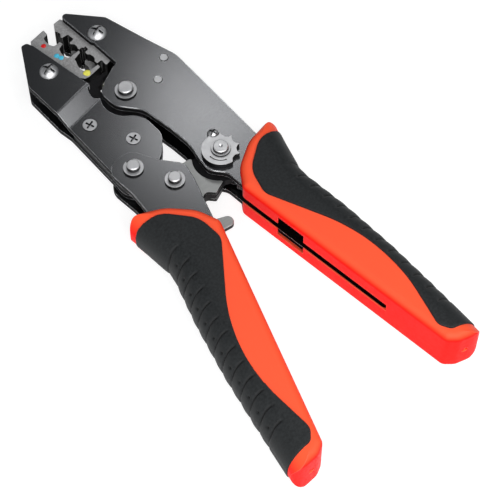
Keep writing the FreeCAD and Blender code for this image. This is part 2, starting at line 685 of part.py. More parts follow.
def make_handle_tail():
    strip = [
        moving_side(12.8, -36.0, 3), moving_side(11.0, -69.5, 3),
        moving_side(5.0, -69.5, 2), moving_side(5.0, -36.0, 3),
    ]
    holes = [hole(at, "sheet.rivet_radius") for at in MOVING_RIVETS]
    plate("handle_tail_spacer", strip, holes, "-sheet.spacer_thick / 2", "sheet.spacer_thick")
    flat_rivets("handle_tail_rivets", MOVING_RIVETS, 0.0)


# --------------------------------------------------------------------------- pawl
def make_pawl():
    """Ratchet pawl: its nose stands just clear of the teeth, its tail is the release lever."""
    nose = math.radians(-101.0)
    reach = TEETH_RADIUS + 0.2
    tip = (LINK_PIN[0] + reach * math.cos(nose), LINK_PIN[1] + reach * math.sin(nose))
    corners = [
        (-20.2, -66.6, 3.0), (-18.6, -62.4, 2.5), (-14.4, -63.6, 0.8), (tip[0] - 0.7, tip[1] - 0.6), tip,
        (tip[0] + 1.2, tip[1] - 1.4, 0.3), (-9.4, -66.0, 1.5), (-4.0, -66.5, 1), (0.8, -68.0, 2.2),
        (0.8, -72.4, 2.2), (-5.5, -72.0, 1), (-12.0, -69.9, 2), (-19.0, -70.0, 3.0),
    ]
    holes = [hole(PAWL, "sheet.pawl_pin_radius + sheet.running_gap")]
    body = plate("release_pawl", corners, holes, "-sheet.pawl_thick / 2", "sheet.pawl_thick")
    break_edges(body, size("pawl_thick"))


def coil(centre, radius, wire, turns, low):
    """A close spring body: a helix of round wire with an upright axis."""
    pitch = wire * 1.12
    path = Part.makeHelix(pitch, pitch * turns, radius)
    profile = Part.Wire(Part.makeCircle(wire / 2, FreeCAD.Vector(radius, 0, 0), FreeCAD.Vector(0, 1, 0)))
    solid = Part.Wire(path.Edges).makePipeShell([profile], True, True)
    solid.translate(vec(centre, low))
    return solid


def make_pawl_spring():
    """Torsion spring round the pawl pin, in the space beside the pawl, with two straight legs."""
    wire, radius, turns, leg = 0.6, size("pawl_pin_radius") + 0.75, 2.75, 3.0
    low = size("pawl_thick") / 2 + 0.45
    high = low + wire * 1.12 * turns
    first = Part.makeCylinder(wire / 2, leg, vec((radius, 0), low), FreeCAD.Vector(1, 0, 0))
    last = Part.makeCylinder(wire / 2, leg, vec((0, -radius), high), FreeCAD.Vector(0, -1, 0))
    solid = coil((0, 0), radius, wire, turns, low).multiFuse([first, last])
    solid.translate(vec(PAWL))
    shape_piece("pawl_spring", solid)


# --------------------------------------------------------------------------- return spring
def make_return_spring():
    """Extension spring from the link's lug pin to the anchor pin in the frame."""
    shape_piece(
        "spring_anchor_pin", cylinder(SPRING_ANCHOR, size("spring_pin_radius"), -PLATE_TOP, PLATE_TOP),
    )
    run = vec(SPRING_ANCHOR) - vec(SPRING_LUG)
    span, wire, coil_radius = run.Length, 0.8, 2.1
    start, end = 5.2, span - 3.8
    along = FreeCAD.Vector(1, 0, 0)
    body = coil((0, 0), coil_radius, wire, int((end - start) / (wire * 1.12)), 0.0)
    body.rotate(FreeCAD.Vector(), FreeCAD.Vector(0, 1, 0), 90)
    body.translate(along * start)
    upright = Part.makeTorus(2.4, wire / 2, along * 2.15, FreeCAD.Vector(0, 1, 0))
    flat = Part.makeTorus(1.6, wire / 2, along * span)
    pieces = [upright, flat]
    for low, high in [(4.5, start + 0.3), (end - 0.3, span - 1.6)]:
        pieces.append(Part.makeCylinder(wire / 2, high - low, along * low, along))
    for at in (start + 0.3, end - 0.3):
        pieces.append(Part.makeCylinder(wire / 2, coil_radius, along * at, FreeCAD.Vector(0, 0, 1)))
    spring = body.multiFuse(pieces)
    spring.rotate(FreeCAD.Vector(), FreeCAD.Vector(0, 0, 1), math.degrees(math.atan2(run.y, run.x)))
    spring.translate(vec(SPRING_LUG))
    shape_piece("return_spring", spring)


# --------------------------------------------------------------------------- grips
OUTER_SIDE = [
    (36.4, 18.0), (28.8, 1.6, 12), (23.4, -11.0, 18), (22.8, -34.0, 90), (20.8, -58.0, 90), (18.0, -79.0, 90),
    (12.9, -113.0),
]


def grip_outline():
    """Whole grip in its own plane: x outward from the inner side, y up towards the head."""
    return [
        (0.0, -1.0, 3.4), (6.5, 6.6, 14), (17.5, 11.9, 16), (29.3, 13.0, 5), (33.3, 9.6, 3.4), OUTER_SIDE[1],
        *OUTER_SIDE[2:-1], (13.9, -105.8, 3.6), (8.6, -105.2, 10), (3.2, -102.9, 5), (0.0, -99.4, 3.4),
    ]


def overmould_outline():
    """The soft area, reaching out beyond the outer side."""
    return [
        (38.4, 4.0), (29.7, 7.6, 3.2), (19.8, 8.6, 11), (7.3, 1.5, 12), (2.8, -9.5, 6.5), (17.4, -55.9, 70),
        (2.3, -93.5, 4.5), (4.3, -98.3, 3), (24.0, -105.4), (44.0, -34.0),
    ]


def tail_cavity():
    """Room for the pair of plates inside a grip."""
    return [
        (0.5, 20.0), (26.0, 20.0), (24.4, 12.5, 10), (17.2, -13.0, 12), (14.6, -58.0, 30),
        (12.8, -72.2, 4.2), (0.5, -72.2, 2.5),
    ]


def side_slot():
    return [(-5.0, 12.0), (3.0, 12.0), (3.0, -72.0), (-5.0, -72.0)]


def open_path(corners):
    """A smooth open wire through (x, y, radius) corners."""
    closed = outline([*corners, (-60.0, corners[-1][1]), (-60.0, corners[0][1])])
    return Part.Wire(Part.__sortEdges__([edge.toShape() for edge in closed[:-3]]))


def barrel(half, wall):
    """Grip body with a round outer side, a wall inside the outline, swept along the outer side."""
    start, following = vec(OUTER_SIDE[0]), vec(OUTER_SIDE[1])
    ahead = (following - start).normalize()
    inward = FreeCAD.Vector(ahead.y, -ahead.x, 0)
    if inward.x > 0:
        inward = inward * -1
    radius = half - 0.9
    section = outline([(wall, -half, radius), (45.0, -half), (45.0, half), (wall, half, radius)])
    frame = FreeCAD.Matrix(
        inward.x, 0, ahead.x, start.x, inward.y, 0, ahead.y, start.y, 0, 1, 0, 0, 0, 0, 0, 1,
    )
    edges = [edge.toShape().transformGeometry(frame) for edge in section]
    pipe = Part.BRepOffsetAPI.MakePipeShell(open_path(OUTER_SIDE))
    pipe.setBiNormalMode(FreeCAD.Vector(0, 0, 1))
    pipe.add(Part.Wire(Part.__sortEdges__(edges)))
    pipe.build()
    pipe.makeSolid()
    return pipe.shape()


def rounded_slab():
    """The shell's slab with rounded inner, head and tail edges."""
    half = size("shell_half")
    slab = prism(grip_outline(), -half, half)
    level = [e for e in slab.Edges if e.BoundBox.ZLength < 1e-6]
    top = [e for e in level if e.BoundBox.ZMin > 0]
    bottom = [e for e in level if e.BoundBox.ZMin < 0]
    return slab.makeFillet(size("shell_round"), top).makeFillet(size("shell_round") / 2, bottom)


def grip_shapes():
    """The hard shell and the soft overmould of one grip, in the grip's own plane."""
    half, soft, thick = size("shell_half"), size("overmould_half"), size("overmould_thick")
    area = prism(overmould_outline(), -soft - 1, soft + 1)
    seat = barrel(soft - thick, thick + 0.3)
    overmould = prism(grip_outline(), -soft, soft).common(area).common(barrel(soft, 0.0)).cut(seat)
    shell = rounded_slab().common(barrel(half + 0.1, 0.4)).cut(area.cut(seat))
    plates = PLATE_TOP + 0.02
    shell = shell.cut(prism(tail_cavity(), -plates, plates))
    shell = shell.cut(prism(side_slot(), -size("slot_half"), size("slot_half")))
    window = prism([(-5.0, -18.7), (1.6, -18.7), (1.6, -31.6), (-5.0, -31.6)], -5.8, 6.2)
    dimple = Part.makeCylinder(1.3, 3.0, FreeCAD.Vector(5.9, -106.5, -0.3), FreeCAD.Vector(0, 1, 0))
    return shell.cut(window).cut(dimple).removeSplitter(), overmould.removeSplitter()


def make_grips():
    shell, overmould = grip_shapes()
    flip = FreeCAD.Vector(1, 0, 0)
    for name, mirrored, origin, lean in [
        ("fixed_grip", False, FIXED_ORIGIN, size("fixed_angle")),
        ("moving_grip", True, MOVING_ORIGIN, -size("moving_angle")),
    ]:
        for suffix, source in [("", shell), ("_overmould", overmould)]:
            solid = source.mirror(FreeCAD.Vector(), flip) if mirrored else source.copy()
            solid.rotate(FreeCAD.Vector(), FreeCAD.Vector(0, 0, 1), lean)
            solid.translate(vec(origin))
            shape_piece(name + suffix, solid)


# --------------------------------------------------------------------------- assembly and export
make_frame_plates()
make_frame_spacers()
flat_rivets("frame_rivets", FRAME_RIVETS, 0.25)
flat_rivets("frame_tail_rivets", FIXED_RIVETS, 0.0)
make_main_pivot()
make_dies()
make_jaw()
make_link_plates()
make_ratchet_sector()
make_link_rivet()
make_link_spacers()
make_adjuster()
make_handle_plates()
make_handle_pins()
make_handle_tail()
make_pawl()
make_pawl_spring()
make_return_spring()
make_grips()
doc.recompute()

HELPERS = ("_blank", "_strip", "_plain", "_steps")
failed = [o.Name for o in doc.Objects if "Invalid" in o.State or "Error" in o.State]
if failed:
    raise RuntimeError(f"features failed: {failed}")

PIECE_TYPES = ("PartDesign::Body", "Part::Feature", "Part::MultiCommon", "Part::MultiFuse")
pieces = [
    o for o in doc.Objects
    if o.TypeId in PIECE_TYPES and not o.Name.endswith(HELPERS)
]
for piece in pieces:
    if piece.Shape.isNull() or not piece.Shape.isValid() or not piece.Shape.Solids:
        raise RuntimeError(f"bad shape: {piece.Label}")
for piece in pieces:
    piece.Shape.exportStep(f"parts/{piece.Label}.step")

box = FreeCAD.BoundBox()
for piece in pieces:
    box.add(piece.Shape.BoundBox)
corners = (box.XMin, box.YMin, box.ZMin, box.XMax, box.YMax, box.ZMax)
print(len(pieces), "pieces, box", [round(v, 2) for v in corners])
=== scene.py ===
"""Looks of the ratchet crimping tool: finishes, moulded grips, return spring, paint dots, light, camera.

Lengths are metres in the row frame. MM turns millimetres of the drawing into metres.
"""
import json
import math

import bmesh
import bpy
import numpy as np
from mathutils import Matrix, Vector


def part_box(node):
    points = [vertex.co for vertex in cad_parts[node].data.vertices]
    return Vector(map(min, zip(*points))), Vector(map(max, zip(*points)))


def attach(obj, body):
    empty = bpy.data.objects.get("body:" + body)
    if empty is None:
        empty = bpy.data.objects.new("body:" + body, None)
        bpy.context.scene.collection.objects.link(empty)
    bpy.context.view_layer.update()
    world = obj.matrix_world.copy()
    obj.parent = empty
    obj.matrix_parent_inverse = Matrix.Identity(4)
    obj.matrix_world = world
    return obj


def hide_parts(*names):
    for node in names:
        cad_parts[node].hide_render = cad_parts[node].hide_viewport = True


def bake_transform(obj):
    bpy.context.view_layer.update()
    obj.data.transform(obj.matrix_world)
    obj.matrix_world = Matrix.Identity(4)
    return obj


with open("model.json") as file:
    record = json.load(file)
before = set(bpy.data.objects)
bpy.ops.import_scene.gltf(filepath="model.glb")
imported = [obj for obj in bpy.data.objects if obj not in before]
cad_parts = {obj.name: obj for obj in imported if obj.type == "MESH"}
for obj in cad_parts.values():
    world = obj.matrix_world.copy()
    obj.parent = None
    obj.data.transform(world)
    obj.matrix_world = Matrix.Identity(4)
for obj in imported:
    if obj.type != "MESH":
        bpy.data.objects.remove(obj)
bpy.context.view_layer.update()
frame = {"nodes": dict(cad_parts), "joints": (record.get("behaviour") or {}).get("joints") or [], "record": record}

MM = 0.001
SHARP_ANGLE = math.radians(32)
JOINTS = {joint["name"]: joint for joint in frame["joints"]}
PIVOT = Vector(JOINTS["jaw_close"]["pos_m"])        # centre of the main pivot, mid-plane of the plates

# Each grip's own plane, from the main pivot: x points outward, y up along its inner side.
FIXED_GRIP = {"origin": (9.0, -64.0), "lean": 11.3, "side": 1}
MOVING_GRIP = {"origin": (-5.9, -70.7), "lean": -14.8, "side": -1}


# --------------------------------------------------------------------------- small helpers
def on_tool(x, y, z=0.0):
    """A point given in millimetres from the main pivot."""
    return PIVOT + Vector((x, y, z)) * MM


def smooth_step(value, low, high):
    t = np.clip((value - low) / (high - low), 0.0, 1.0)
    return t * t * (3.0 - 2.0 * t)


def link(obj):
    bpy.context.scene.collection.objects.link(obj)
    return obj


def apply_modifiers(obj):
    """Bakes an object's modifiers into a mesh of its own."""
    bpy.context.view_layer.update()
    evaluated = obj.evaluated_get(bpy.context.evaluated_depsgraph_get())
    mesh = bpy.data.meshes.new_from_object(evaluated)
    obj.modifiers.clear()
    obj.data = mesh
    return obj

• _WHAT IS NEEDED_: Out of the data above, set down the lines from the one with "box = FreeCAD.BoundBox()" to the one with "points = [vertex.co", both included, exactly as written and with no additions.

• _REPLY_:
box = FreeCAD.BoundBox()
for piece in pieces:
    box.add(piece.Shape.BoundBox)
corners = (box.XMin, box.YMin, box.ZMin, box.XMax, box.YMax, box.ZMax)
print(len(pieces), "pieces, box", [round(v, 2) for v in corners])
=== scene.py ===
"""Looks of the ratchet crimping tool: finishes, moulded grips, return spring, paint dots, light, camera.

Lengths are metres in the row frame. MM turns millimetres of the drawing into metres.
"""
import json
import math

import bmesh
import bpy
import numpy as np
from mathutils import Matrix, Vector


def part_box(node):
    points = [vertex.co for vertex in cad_parts[node].data.vertices]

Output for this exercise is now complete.